Hay en el cuerpo una relación “tensa” entre la luz representacional y la oscuridad del goce. Es la materia oscura que gravita en la lengua y le da peso, peso corporal, a algunas significaciones por diferencia de otras (o, mejor dicho, significantes) Ese goce irrepresentable le da una viscosidad a lo corporal y lo tonifica con una excesiva “presencia” que resulta “pesada”, “intensa”, a tal punto de colocarlo en el lugar de un “peso muerto”, el peso de lo inmóvil. La pulsión, entonces, es un recorrido que bordea los dos lados del “horizonte de sucesos” de la realidad psíquica, entre la “liviandad” de lo vivo y el peso de lo muerto, lo vivo y lo muerto conjugados en un equilibrio singular, distinto en cada sujeto particular. Este tal vez sea el sentido de lo que Freud planteó en “Más allá del Principio del Placer”: la misma pulsión recorre y es el “horizonte de sucesos” en el que bordeamos permanentemente, intercambiando información, lo vivo y lo muerto, pulsión que es de vida y es de muerte al mismo tiempo y de manera mezclada por la característica propia de su recorrido,: entre la representación (la luz) y el goce puro (lo muerto) en el que el sujeto “desaparece” para no volver nunca más, sino tal como nueva oportunidad o acontecimiento, nunca como “recuerdo” o representación.

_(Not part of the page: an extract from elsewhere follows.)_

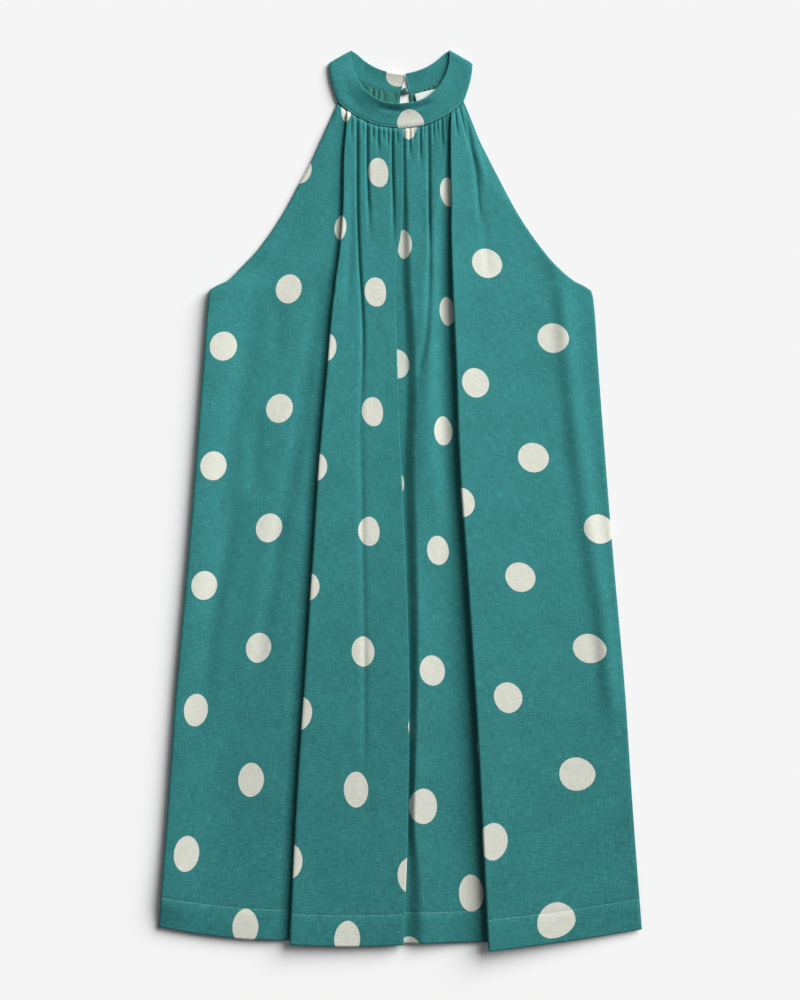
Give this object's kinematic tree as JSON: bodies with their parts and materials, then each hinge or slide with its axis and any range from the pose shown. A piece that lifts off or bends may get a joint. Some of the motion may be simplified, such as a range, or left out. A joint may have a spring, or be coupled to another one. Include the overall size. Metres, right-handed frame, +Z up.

Freud aisló lo que denominó “vivencia de satisfacción” tal como el encendido de una estrella que de pronto se convierte en el centro de nuestro sistema planetario, aquel en el que podemos habitar, en el que disponemos de luz y el calor en la medida en que la distancia a esa fuente sea la adecuada para la vida. Sostenernos en la existencia es sostenernos en una distancia “sensible” del punto en el que ese “horno”, el sol, la luz y el calor primigenios de nuestra “vivencia de satisfacción” se enciende y así enciende la posibilidad de una vida. La vivencia de satisfacción “marca” el nacimiento de nuestra realidad existente. Llevamos la materia en nuestro ser, y con ella, llevamos ese desconsuelo que no precisa de ninguna calma ni de ninguna contención. Eso somos y a eso volveremos, pero en un tiempo que es “sin tiempo” por la singularidad en la que habitamos, si es que la “sabemos” llevar como tal, sin miedo, sin sumarnos a ninguna ley general ni “amasarnos” en ninguna lógica religiosa o marcial. Esa singularidad es la que se guarda en la oscuridad del agujero negro, la información caótica de nuestra infancia (humana, no individual), de la que la pulsión obtiene su fuente. Solo pasando por ahí, sin temerle a la finitud, al “fundido a negro”, sabremos vivir en esa singularidad que nos orienta.